The questioning on the tax cap proposal was so relentless that it clearly frustrated the mayor’s aides.
“Can someone explain to me why the City has spent four hours talking about property taxes today in Albany?” tweeted de Blasio spokeswoman Karen Hinton.
The state has had a cap on local and school property taxes in place since 2011. The measure limits levy increases to 2 percent or the rate of inflation, whichever is lower. This year the cap is unexpected to allow for an increase of less than 1 percent, leading to some school and local government officials to call for more leeway in the measure.
But supporters of the cap, including Cuomo, say the cap is working as it was intended to do: Limit the growth and cost of local government on property and homeowners.
During his testimony, de Blasio disagreed with the notion that middle class property owners were being driven out of the city.
“We are seeing a number of people coming into our city I would certainly not define as rich,” he said. “I don’t think it’s fair to say every net new resident we have is a wealthy person.”
The New York City cap approved by the Senate on Tuesday would allow for a supermajority on the city Council to override the measure in the event of an emergency, a provision de Blasio also questioned.
“A supermajority is not easy to come by and no one likes to increase property taxes,” he said.
At the same time, Republicans advanced an argument that Cuomo himself had initially made: The city should start to take on more costs associated with these programs. Cuomo has since said he is willing to work with the city to find efficiencies in spending.
Republican lawmakers questioned de Blasio’s overall argument regarding a cost shift proposed by the governor in the $154 billion budget for CUNY and Medicaid.
“The bottom line is that the city is awash in money right now,” said Sen. Cathy Young, a Republican who chairs the Senate’s Finance Committee.
At one point, Young even used an analogy that he been deployed by a Cuomo budget spokesman about an uncle financing a mortgage.

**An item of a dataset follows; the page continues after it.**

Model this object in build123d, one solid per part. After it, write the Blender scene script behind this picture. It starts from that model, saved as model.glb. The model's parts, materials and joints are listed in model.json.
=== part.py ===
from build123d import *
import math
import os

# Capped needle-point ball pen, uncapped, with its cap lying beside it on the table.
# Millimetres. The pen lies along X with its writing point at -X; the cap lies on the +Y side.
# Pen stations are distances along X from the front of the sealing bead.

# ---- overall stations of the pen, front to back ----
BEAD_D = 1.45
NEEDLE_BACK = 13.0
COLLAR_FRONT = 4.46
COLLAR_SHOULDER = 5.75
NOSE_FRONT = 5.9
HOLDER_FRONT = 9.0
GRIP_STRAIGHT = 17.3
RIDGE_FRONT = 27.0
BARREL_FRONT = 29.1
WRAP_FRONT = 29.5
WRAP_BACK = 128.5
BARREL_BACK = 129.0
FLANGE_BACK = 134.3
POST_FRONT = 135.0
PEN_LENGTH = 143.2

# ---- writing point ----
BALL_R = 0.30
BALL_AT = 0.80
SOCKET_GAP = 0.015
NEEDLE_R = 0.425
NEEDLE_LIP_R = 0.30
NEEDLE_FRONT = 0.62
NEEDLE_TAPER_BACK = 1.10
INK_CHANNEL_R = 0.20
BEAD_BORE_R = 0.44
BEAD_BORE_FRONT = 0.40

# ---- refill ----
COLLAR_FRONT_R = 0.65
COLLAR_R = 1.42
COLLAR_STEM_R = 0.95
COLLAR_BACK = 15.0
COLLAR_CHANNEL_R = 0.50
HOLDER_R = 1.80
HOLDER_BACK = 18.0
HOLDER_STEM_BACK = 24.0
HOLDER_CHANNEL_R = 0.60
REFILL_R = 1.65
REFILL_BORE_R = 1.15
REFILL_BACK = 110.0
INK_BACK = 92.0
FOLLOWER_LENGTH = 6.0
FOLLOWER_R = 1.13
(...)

At the end of his testimony, de Blasio sought to steer the conversation back to the cost shift in Cuomo’s budget and a relative lack of public information.
“Overall,” de Blasio said, “there’s just a lot of elements of this budget that we don’t have the full facts on.”
Jan 21st - 12:19 pm
More New York City voters think Mayor Bill de Blasio is doing a better job on the issue of homelessness than Governor Andrew Cuomo, according to a new Quinnipiac poll released today. That’s despite an executive order the governor implemented last year giving municipalities authority to provide shelter to homeless individuals during extreme weather conditions.
The poll found that 33 percent of NYC voters believe the mayor is handling the issue better, while 28 percent side with the governor. The remaining slate of voters – 39 percent – are undecided on the issue.
Good news for both Governor Cuomo and the mayor: the poll found that the approval rating for both executives has sneaked up since October. Governor Cuomo is up two points, bringing his approval rating 65 – 29. Mayor de Blasio is up five points with an approval rating of 50 – 42.
An issue sure to help the governor among New York City voters is a hike in the state’s minimum wage. The poll found that three out of four New York City voters support raising the minimum wage to $15 by 2018.